Y, más fundamentalmente, todo se basaba en otra ilusión, a saber, que el dinero puede generar dinero sin pasar por la casilla de la explotación. Para disipar esta representación fantasmagórica que los reguladores tienen del organismo económico es necesario disponer de una teoría del valor, marxista en este caso, de la que abominan los reformistas de toda laya.
 
Frente a esta regresión social y ecológica sin fin, no queda más remedio pues que proclamar de nuevo la vieja máxima de Rosa Luxemburgo contra el falso espejismo de los reguladores de un capitalismo con rostro humano.

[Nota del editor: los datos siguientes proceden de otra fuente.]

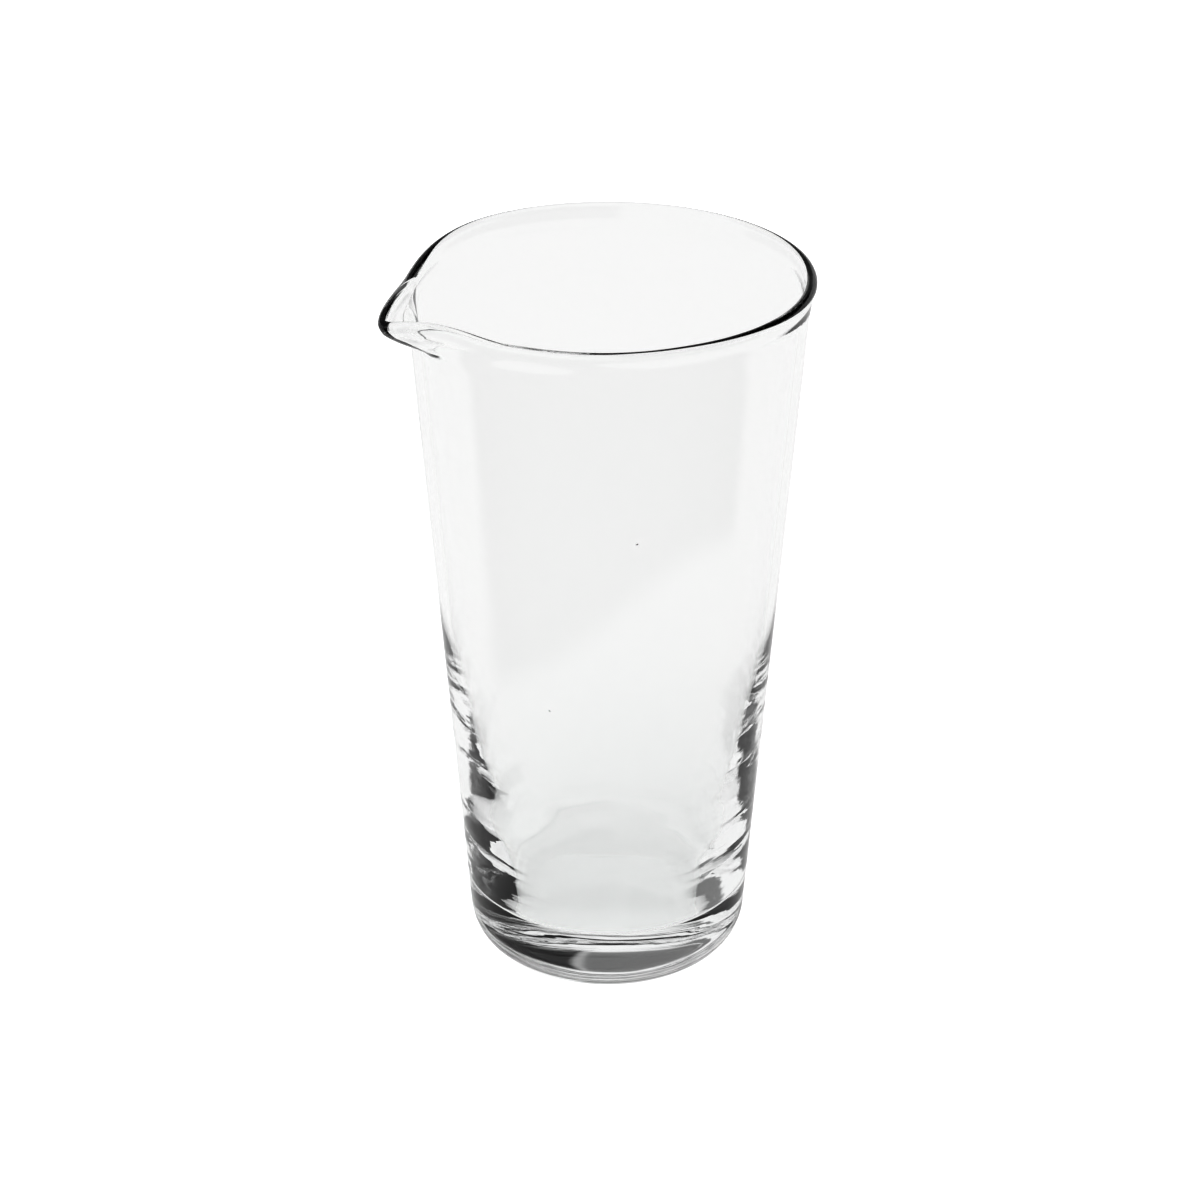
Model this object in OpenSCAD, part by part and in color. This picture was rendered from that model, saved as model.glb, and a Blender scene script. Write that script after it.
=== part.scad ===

Porque estas ilusiones basadas en hacer retornar el genio malo a la botella no son solamente estériles, son también, desgraciadamente, mala pedagogía popular. Y representan por tanto obstáculos para el surgimiento de movimientos y luchas verdaderamente antagonistas que construyan alternativas frente a las crecientemente desconyuntadas relaciones sociales en el capitalismo desquiciado. En caso contrario, como describe Anselm Jappe, autor del libro titulado, significativamente, ‘Crédito a muerte’, las implicaciones de ese progresivo desquiciamiento del sistema de la mercancía pondrán a la especie humana y a su crucificado planeta ante una perspectiva catastrófica: “Lo que se avecina tiene más bien el aspecto de una barbarie a fuego lento, un sálvese quien pueda. Antes que el gran crash, podemos esperar una espiral que descienda hasta el infinito, una demora perpetua que nos dé tiempo para acostumbrarnos a ella como en la fábula de la rana y el agua caliente. Seguramente asistiremos a una espectacular difusión del arte de sobrevivir de mil maneras y de adaptarse a todo, antes que a un vasto movimiento de reflexión y de solidaridad, en el que todos dejen a un lado sus intereses personales, olviden los aspectos negativos de su socialización y construyan juntos una sociedad más humana”. Ojalá se equivoque.